The Basel III higher-capital-adequacy requirements announced last month are unlikely to have a significant impact on large listed banks in countries like Poland, the Czech Republic or Hungary, Maxian believes. However they might cause problems for some smaller banks, especially those with many local subsidiaries or minority shareholdings whose Tier 1 capital might not count toward the group’s overall scoring.

Alex Lehmann, a senior economist at the EBRD, says there is concern about minority stakes in otherwise foreign-owned banks being excluded from calculations of group capital adequacy under Basel III. In his opinion, that capital needs to be “freely fungible.”
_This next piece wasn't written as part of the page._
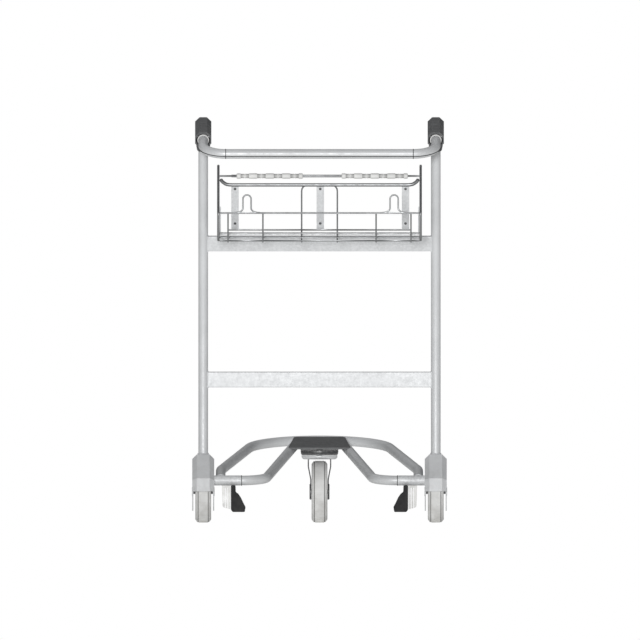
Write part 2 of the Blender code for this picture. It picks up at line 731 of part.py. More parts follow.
def make_foot(side_name, side):
    """A comb of upright ribs and, on its inner side, a boot-shaped rubber block."""
    top = STUB_Z - TUBE_R - GAP
    comb = [(0.2520, top), (0.2500, 0.0420), (0.2470, 0.0385), (0.2440, 0.0385), (0.2440, 0.090)]
    comb += [(0.2420, 0.090), (0.2420, 0.0370), (0.2375, 0.0360), (0.2375, 0.090), (0.2355, 0.090)]
    comb += [(0.2355, 0.0355), (0.2300, 0.0345), (0.2290, top)]
    boot = [(0.2285, top), (0.2165, top), (0.2160, 0.0790), (0.2095, 0.0745), (0.2030, 0.0650)]
    boot += [(0.1955, 0.0490), (0.1905, 0.0400), (0.1930, 0.0270), (0.2240, 0.0270), (0.2285, 0.0330)]
    pieces = []
    for name, outline, look in (("pad", comb, "pale_plastic"), ("foot", boot, "black_rubber")):
        loops = []
        for y in (STUB_Y - FOOT_HALF_LENGTH, STUB_Y + FOOT_HALF_LENGTH):
            loops.append([Vector((side * x, y, z)) for x, z in outline])
        pieces.append(loft(f"{side_name}_escalator_{name}", loops, look))
    return pieces


# ---------------------------------------------------------------- basket


def wire(name, path, radius=WIRE_R, sides=6):
    return tube(name, path, radius, "steel_wire", sides=sides)


def make_shelf_strip():
    place = Matrix.Translation(behind(0, (SHELF_BEHIND, SHELF_Z)))
    return block("basket_shelf_strip", SHELF_HALF, place, "steel_tube")


def make_back_panel():
    """The second rail, with its ends swept up to the side frames, the foot wire and two uprights."""
    rail_end = BASKET_X - SIDE_WIRE_R - GAP
    ends = []
    for side in (-1, 1):
        low = back_section(SECOND_RAIL_Z)
        high = back_section(0.8845)
        ends.append([behind(side * (rail_end - 0.0035), high),
                     behind(side * (rail_end - 0.0085), back_section(0.878)),
                     behind(side * 0.240, back_section(0.8725)), behind(side * 0.226, low)])
    path = ends[0] + ends[1][::-1]
    panel = tube("basket_back_panel", path, SECOND_RAIL_R, "steel_wire", sides=8)
    join(panel, wire("foot_wire", [behind(s * 0.237, BASKET_BACK_LOW) for s in (-1, 1)]))
    for side in (-1, 1):
        x = side * BACK_UPRIGHT_X
        upright = [behind(x, back_section(0.7545)), behind(x, back_section(0.855))]
        upright += [behind(side * 0.042, back_section(0.865)), behind(side * 0.034, back_section(0.8705))]
        join(panel, wire("upright", upright))
    return panel


def make_floor():
    """Two lengthwise wires on six cross wires that follow the sloping floor."""
    drop = Vector((0, 0, -0.0030))
    back = Vector((0, -WIRE_R * 2 - GAP * 2, 0))
    ends = BASKET_X - SIDE_WIRE_R - GAP
    near_z, far_z = FLOOR_WIRE_Z
    floor = wire("basket_floor", [behind(s * ends, floor_section(near_z)) for s in (-1, 1)])
    far_wire = wire("far_wire", [behind(s * ends, floor_section(far_z)) for s in (-1, 1)])
    cross_wires = []
    for x in CROSS_WIRE_X:
        start = behind(x, BASKET_BACK_LOW) + drop + back
        end = behind(x, BASKET_FRONT_LOW) + drop - back
        cross_wires.append(wire("cross_wire", [start, end]))
    return join(floor, *cross_wires, far_wire)


def hook_path(x):
    """A hook that stands on the front rim: feet flared outwards, an arch between two legs."""
    rim_y, rim_z = BASKET_RIM
    half = HOOK_HALF
    steps = 8
    right = [(0.034, rim_z + 0.0005), (0.020, rim_z + 0.0025)]
    right += [(half + 0.002, rim_z + 0.0065), (half, 0.811)]
    arch = []
    for i in range(steps + 1):
        turn = math.pi * i / steps
        arch.append((half * math.cos(turn), HOOK_ARCH_Z + half * math.sin(turn)))
    left = [(-a, b) for a, b in reversed(right)]
    return [behind(x + a, (rim_y, b)) for a, b in right + arch + left]


def make_front_panel():
    """The front rim and foot wire, four uprights between them, and two bag hooks on the rim."""
    ends = BASKET_X - SIDE_WIRE_R - GAP
    panel = wire("basket_front_panel", [behind(s * ends, BASKET_RIM) for s in (-1, 1)], WIRE_R + 0.0003)
    uprights = []
    for x in FRONT_UPRIGHT_X:
        low = (BASKET_FRONT_LOW[0], BASKET_FRONT_LOW[1] - 0.001)
        uprights.append(wire("upright", [behind(x, low), behind(x, BASKET_RIM)]))
    join(panel, *uprights)
    join(panel, wire("foot_wire", [behind(s * ends, BASKET_FRONT_LOW) for s in (-1, 1)]))
    for x in HOOK_X:
        join(panel, wire("hook", hook_path(x)))
    return panel


def make_basket_side(side_name, side):
    """A closed wire frame: up the back, over its rounded top, down to the rim and along the floor."""
    x = side * BASKET_X
    start = floor_section(0.742)
    outline = [start, BASKET_BACK_LOW, back_section(SIDE_TOP_Z), BASKET_RIM, BASKET_FRONT_LOW, start]
    path = bent_path([behind(x, spot) for spot in outline], 0.012, steps=3)[:-1]
    return closed_tube(f"{side_name}_basket_side", path, SIDE_WIRE_R, side)


def closed_tube(name, path, radius, side):
    """A wire bent into a closed loop that lies in a plane across x."""
    out = Vector((side, 0, 0))
    bm = bmesh.new()
    rings = []
    count = len(path)
    sides = 8
    for i, point in enumerate(path):
        before = (point - path[i - 1]).normalized()
        after = (path[(i + 1) % count] - point).normalized()
        direction = (before + after).normalized()
        inward = out.cross(direction)
        stretch = 1 / max(before.dot(direction), 0.5)
        ring = []
        for k in range(sides):
            turn = 2 * math.pi * k / sides
            offset = math.cos(turn) * out + math.sin(turn) * stretch * inward
            ring.append(bm.verts.new(point + radius * offset))
        rings.append(ring)
    for i in range(count):
        near = rings[i]
        far = rings[(i + 1) % count]
        for k in range(sides):
            j = (k + 1) % sides
            bm.faces.new((near[k], near[j], far[j], far[k]))
    return add_object(name, bm, "steel_wire")


def make_top_rail():
    ends = BASKET_X - SIDE_WIRE_R - GAP
    path = [behind(s * ends, back_section(TOP_RAIL_Z)) for s in (-1, 1)]
    return wire("basket_top_rail", path, TOP_RAIL_R, sides=10)


def make_sleeve(side_name):
    """Five ribbed grips in a row round the top rail, a half one at each end."""
    pitch = SLEEVE_LENGTH / 4
    fat = SLEEVE_FAT_R
    thin = SLEEVE_THIN_R
    half_fat = 0.0100
    outer = []
    for i in range(5):
        middle = i * pitch
        low = max(0.0, middle - half_fat)
        high = min(SLEEVE_LENGTH, middle + half_fat)
        if i:
            outer += [(thin, low - 0.0012), (fat, low)]
        else:
            outer += [(fat - 0.002, 0.0), (fat, 0.0025)]
        if i < 4:
            waist = middle + pitch / 2
            outer += [(fat, high), (thin, high + 0.0012), (thin, waist - 0.001), (thin - 0.0008, waist)]
            outer += [(thin, waist + 0.001)]
        else:
            outer += [(fat, SLEEVE_LENGTH - 0.0025), (fat - 0.002, SLEEVE_LENGTH)]
    bore = TOP_RAIL_R + GAP
    profile = [(bore, 0.0)] + outer + [(bore, SLEEVE_LENGTH)]
    start = behind(SLEEVE_START[side_name], back_section(TOP_RAIL_Z))
    return turned(f"{side_name}_rail_sleeve", profile, start, (1, 0, 0), "pale_plastic", 8)


def strap_frame():
    """The strap's run up the back panel, and the way out of the panel towards the nose."""
    run = behind(0, back_section(1.0)) - behind(0, back_section(0.0))
    run.normalize()
    return run, Vector((1, 0, 0)).cross(run) * -1


def make_strap(side_name):
    """A flat strap on the nose side of the back panel, from the foot wire to the second rail."""
    run, out = strap_frame()
    low, high = (behind(STRAP_X[side_name], back_section(z)) + out * strap_offset() for z in STRAP_Z)
    turn = math.atan(BASKET_LEAN)
    place = Matrix.Translation((low + high) / 2) @ Matrix.Rotation(turn, 4, "X")
    half = (STRAP_HALF_WIDTH, STRAP_HALF_THICK, (high - low).length / 2)
    strap = block(f"{side_name}_basket_strap", half, place, "steel_tube")
    for z in RIVET_Z.values():
        hole = rivet_line(side_name, z, 0.01)
        cut(strap, rod("hole", *hole, RIVET_R + GAP, "steel_tube", sides=8))
    return strap


def strap_offset():
    return SECOND_RAIL_R + STRAP_HALF_THICK + GAP


def rivet_line(side_name, z, half):
    run, out = strap_frame()
    middle = behind(STRAP_X[side_name], back_section(z)) + out * strap_offset()
    return middle - out * half, middle + out * half


def make_rivet(side_name, name, z):
    """A rivet through the strap, with a domed head on the user's side."""
    user_end, nose_end = rivet_line(side_name, z, 0.0030)
    axis = (user_end - nose_end).normalized()
    middle = (user_end + nose_end) / 2
    face = STRAP_HALF_THICK + GAP
    profile = [(0.0, -0.0028), (0.0040, -0.0028), (0.0040, -face), (RIVET_R, -face)]
    profile += [(RIVET_R, face), (0.0034, face), (0.0026, 0.0026), (0.0, 0.0030)]
    return turned(f"{side_name}_strap_rivet_{name}", profile, middle, axis, "bright_steel", 8)


def make_basket_bracket(side_name, side):
    """An upright plate that ties the side frame to the shelf strip."""
    x = side * (BASKET_X - SIDE_WIRE_R - GAP - BRACKET_HALF_THICK)
    low = SHELF_Z + SHELF_HALF.z + GAP
    outline = [(0.0860, low), (0.1240, low), (0.1420, 0.790), (0.1460, 0.8150)]
    outline += [(0.1330, 0.8150), (0.0860, 0.7600)]
    loops = []
    for s in (-1, 1):
        loops.append([behind(x + s * BRACKET_HALF_THICK, spot) for spot in outline])
    return loft(f"{side_name}_basket_bracket", loops, "steel_tube")


def main():
    clear_scene()
    make_looks()
    for side_name, side in SIDES.items():
        make_post(side_name, side)
        make_housing(side_name, side)
        make_rear_axle(side_name, side)
        make_handle_joint(side_name, side)
        make_handle_pin(side_name, side)
        make_foot(side_name, side)
        make_basket_side(side_name, side)
        make_basket_bracket(side_name, side)
        make_sleeve(side_name)
        centre = (side * POST_X, REAR_AXLE_Y, AXLE_Z)
        hang_on_pivot(f"{side_name}_wheel_pivot", centre, make_wheel(f"{side_name}_wheel", centre))
        shoe_place = (side * POST_X, REAR_AXLE_Y + SHOE_PIVOT[0], SHOE_PIVOT[1])
        hang_on_pivot(f"{side_name}_brake_pivot", shoe_place, [make_brake_shoe(side_name, side)])
    for name, height in CROSSBAR_HEIGHTS.items():
        make_crossbar(name, height)
    make_chassis()
    make_nose_plate()
    make_castor_mount()
    make_bearing_cup()
    castor_centre = (0, SWIVEL_Y - CASTOR_TRAIL, AXLE_Z)
    swivel = (0, SWIVEL_Y, CUP_LOW_Z)
    hang_on_pivot("castor_pivot", swivel, [make_fork(), make_kingpin(), make_castor_axle()])
    hang_on_pivot("castor_wheel_pivot", castor_centre, make_wheel("castor", castor_centre))
    centre, along = joint_frame(0)
    handle_pieces = [make_handle()] + [make_collar(name, side) for name, side in SIDES.items()]
    hang_on_pivot("handle_pivot", centre - along * PIVOT_REACH, handle_pieces)
    make_shelf_strip()
    make_back_panel()
    make_floor()
    make_front_panel()
    make_top_rail()
    for side_name in STRAP_X:
        make_strap(side_name)
        for height_name, z in RIVET_Z.items():
            make_rivet(side_name, height_name, z)


main()
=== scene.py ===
"""The looks of the luggage trolley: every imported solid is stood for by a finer, finished piece.

Metres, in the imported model's own frame: +Z up, +Y towards the nose, the user stands at -Y.
"""

import json
import math

import bmesh
import bpy
from mathutils import Matrix, Vector


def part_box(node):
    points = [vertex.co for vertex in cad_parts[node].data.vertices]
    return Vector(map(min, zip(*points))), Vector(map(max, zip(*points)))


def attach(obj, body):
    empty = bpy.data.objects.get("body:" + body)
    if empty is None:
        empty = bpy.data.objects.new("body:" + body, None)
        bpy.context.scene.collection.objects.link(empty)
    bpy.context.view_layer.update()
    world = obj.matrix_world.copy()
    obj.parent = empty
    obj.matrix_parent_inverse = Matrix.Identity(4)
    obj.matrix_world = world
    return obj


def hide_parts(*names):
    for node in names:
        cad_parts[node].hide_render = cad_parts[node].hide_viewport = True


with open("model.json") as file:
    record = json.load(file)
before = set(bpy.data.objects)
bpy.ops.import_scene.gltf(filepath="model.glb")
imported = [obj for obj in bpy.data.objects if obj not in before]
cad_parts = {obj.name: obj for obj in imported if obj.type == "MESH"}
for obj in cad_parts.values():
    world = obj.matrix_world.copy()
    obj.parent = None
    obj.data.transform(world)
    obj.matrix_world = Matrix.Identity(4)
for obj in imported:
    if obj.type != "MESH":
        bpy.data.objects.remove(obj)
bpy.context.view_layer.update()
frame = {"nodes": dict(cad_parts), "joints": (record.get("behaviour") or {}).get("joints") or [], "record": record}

# ---------------------------------------------------------------- places read from the frame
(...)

Most CEE experts stress the differences between stronger economies such as Poland and those that lag behind, like most of the Balkan nation-states. Other, more investor-facing analysts take a different view. “When in trouble, the CEE countries always keep telling us that they are all different,” says Wolfgang Munchau, president of the eurozone macro-economic website Eurointelligence.com. “But investors tend to lump them together, and while they know that Poland is relatively sound, they also know that shocks tend to affect the area as a whole.”

Slow growth in the EU adversely affects all CEE countries, while Greece’s difficulties over its sovereign debt hit neighboring Balkan countries where Greek banks have built up a large presence. Another potential hazard is uncoordinated decisions to impose taxes on banks. Hungary, which has walked away from its IMF agreement, recently imposed a 0.5% tax on banks’ balance sheets. Given the generally tight lending environment, prohibitively high interest rates in the local currency and the restriction of foreign currency lending by extreme exchange rate volatility, adding a bank tax only exacerbates the downturn in lending, critics claim.

Corporates are keeping inventories low and remain wary of increasing bank loans, according to Maxian. He nonetheless sees “lending to corporates growing faster than retail lending, as many countries, such as Romania, have had to adopt severe austerity measures which will take time to digest before consumers start spending again.”

A large part of the region’s credit problems stem from companies and consumers’ having taken out foreign currency loans at lower rates of interest. “One could have defended a euro-linker,” says Munchau, “given the officially stated policy to join the eurozone eventually. But Swiss franc and yen linkers suggest lenders were “exploiting the gullibility of countries with no experience of financial markets, as a collapse in the exchange rate would bring imminent financial ruin to a lot of poor people.”

The political reaction to ballooning foreign currency mortgages has led to measures to curb such lending in some countries, though, as Ernst points out, credit quality is more affected by unemployment than currency levels. Unfortunately, there is a time lag before economic growth starts to generate new jobs, and in some CEE countries, such as Romania, social tensions are rising. Indeed, as the IMF recently warned, the breakdown of social cohesion could soon be the biggest drag on further economic recovery.